Talk about a rollercoaster ride. Two years ago, in the grip of recession, the discounters were on a high as shell-shocked consumers flocked to Aldi, Lidl and Netto.
But after the big four mounted an aggressive fightback outdiscounting the discounters with new ranges and round-pound deals, amid a blizzard of brand-sponsored promotions the full extent of the damage inflicted was brought home earlier this month when, following a bumper 2008, Aldi posted a pre-tax loss of £54.2m in the year to December 2009.
This week it emerged that Lidl's operating profits fell 38% to £50,000 in the year to February, The Grocer can reveal. In the meantime, Netto has effectively thrown in the towel, with its UK operations switching to Asda ownership.
So, is there a way back for the limited assortment discounters? Or is the competition too tough?
It would be foolish to write off Aldi and Lidl on the back of one poor year, argues Netto MD Charles Kay, who is still in charge of the UK business until it is sold. "They are in it for the long term. The UK could yet be very profitable for them. Aldi has made a loss in some countries before, but I've never seen Aldi pull out of a country."

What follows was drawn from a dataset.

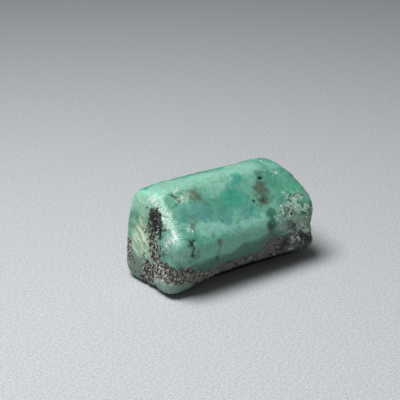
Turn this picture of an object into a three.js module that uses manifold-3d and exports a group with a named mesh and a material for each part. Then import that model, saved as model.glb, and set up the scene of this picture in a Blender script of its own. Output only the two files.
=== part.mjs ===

Despite the hammering they've taken, data from consultants Glenigan based on planning applications posted with local authorities shows new store programmes continuing: after claiming to open almost 50 stores in 2009, Aldi has started nine construction projects in 2010 so far, while Lidl has started eight.

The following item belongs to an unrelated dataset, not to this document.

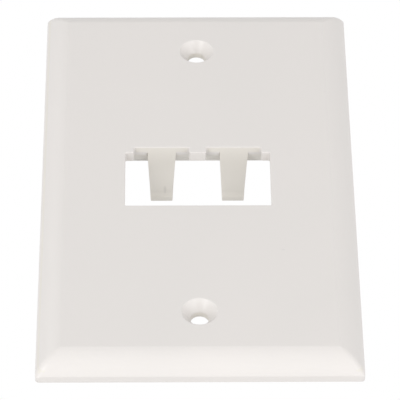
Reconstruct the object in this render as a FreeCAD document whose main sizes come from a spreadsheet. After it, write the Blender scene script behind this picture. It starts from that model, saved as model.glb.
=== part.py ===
"""A single-gang communications faceplate for two snap-in modules, moulded in one piece.

Millimetres. The plate stands as it does on a wall: +Z is up and the front faces -Y. The origin
is the centre of the plane in which the rim presses against the wall.

The faceplate is one moulding: a hollow plate with four bevelled edges, two countersunk screw
bosses, a framed bay, and one long spring finger for each module. A finger grows backwards out
of a thin strip of the face at the top of its port and ends in a ramped catch.
"""
import FreeCAD, Part
import math
import os
import Sketcher

sizes = {
    # outer form
    "plate_width": 69.85,
    "plate_height": 114.3,
    "plate_depth": 5.6,
    "corner_radius": 0.8,       # of the rim's four corners
    "mitre_radius": 1.8,        # where two bevels meet
    "rim_straight": 1.8,        # straight part of the rim, behind the bevel
    "bevel_width": 5.25,        # how far the bevel runs in over the front
    "bevel_face_angle": 9.0,    # at which the bevel's arc leaves the front
    "wall": 2.65,
    # screw bosses
    "screw_spacing": 83.34,
    "screw_hole": 3.96,
    "screw_countersink": 7.8,
    "countersink_angle": 78.0,
    "boss_diameter": 10.4,
    "boss_depth": 3.8,          # from the front of the plate to the back of a boss
    # module bay
    "port_pitch": 16.25,
    "bay_height": 18.6,
    "tab_width": 1.925,         # of the stop tab at each side of a port
    "tab_height": 1.73,
    "bay_edge_radius": 0.2,
    "bay_corner_radius": 0.4,
    "frame_wall": 1.6,
    "frame_setback": 0.35,      # of the frame from the sides and foot of the bay
    "frame_depth": 7.65,        # from the front of the plate to the back of the frame
    # spring fingers
    "hinge_wall": 1.5,          # flat part of the strip above a port, behind the front
    "relief_height": 3.6,       # climb of the relief from the strip to the back of the frame
    "lip_run": 2.0,             # the rounded start of the relief
    "lip_rise": 0.9,
    "lip_face_angle": 15.5,     # at which the lip leaves the strip
    "finger_reach": 16.6,       # from the front of the plate to the tip
    "finger_root": 6.4,
    "finger_tip": 4.9,
    "finger_thickness": 1.2,
    "catch_height": 0.75,
    "catch_ramp": 1.5,
    "catch_land": 1.65,         # from the top of the ramp to the tip
    "tip_radius": 0.8,
    # stiffening ribs
    "rib_width": 1.2,
    "rib_depth": 3.6,           # from the front of the plate to the back of a rib
}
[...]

Indeed Aldi planning applications have already exceeded last year's figure with its accounts revealing £56.8m of new share capital was pumped into the company in 2009, presumably from the German parent company a sure sign of its commitment to future growth in the UK. And while Lidl's accounts, recently lodged with Companies House, don't reveal any capital injections, it has put in a further 14 planning applications since.
But new stores are not the only factor in the equation, and Edward Garner, communications director at Kantar Worldpanel, believes the appeal of Aldi and Lidl will remain strictly limited.
"At the height of the recession in 2008, it was chic to shop at Aldi," he says. "But it's not just about price, as the growth of Waitrose shows. Aldi has not done a good enough job of convincing people of its quality."
The limited range 1,000 SKUs in Aldi and 1,500 in Lidl means shoppers tend to use them for top-up shopping only rather than full-basket shops, according to Him!
Even the low-price proposition can fail to resonate. Aldi had no answer to the big four's discounter-style fightback because its prices were already discounted and it felt that offering price cuts would water down its discounter image. It has now coined the phrase 'never-ending discounts', and Kay believes promotions are not necessary: "Look at B&M," he adds.
However, Lidl and Netto have arguably struggled less than Aldi because they were prepared to hold their noses and promote, particularly on mainstream brands.
The other big thorn in the side of the discounters has been the collapse of non-food sales, which used to account for about a quarter of their sales.
The shifting assortment of themed items on the 'special buy' tables in Aldi and Lidl traditionally acted as a footfall-driver. However, recession saw sales of 'discretionary items' fall off a cliff. In 2009 Foley even started selling food items on the tables because the non-food wasn't shifting.
With 6% market share a long way off their 7.2% peak in December 2003, when Kwik Save was in full swing Garner would be "surprised if they grow beyond 7%. After all, if people didn't switch to the discounters in 2009, when will they switch?"
But Aldi and Lidl are not far off gaining the critical mass they need for long-term success, says Kay and the more stores they accrue, the better. "Discounters do best when they have lots of stores close by one another. There is lots of scope for them to grow."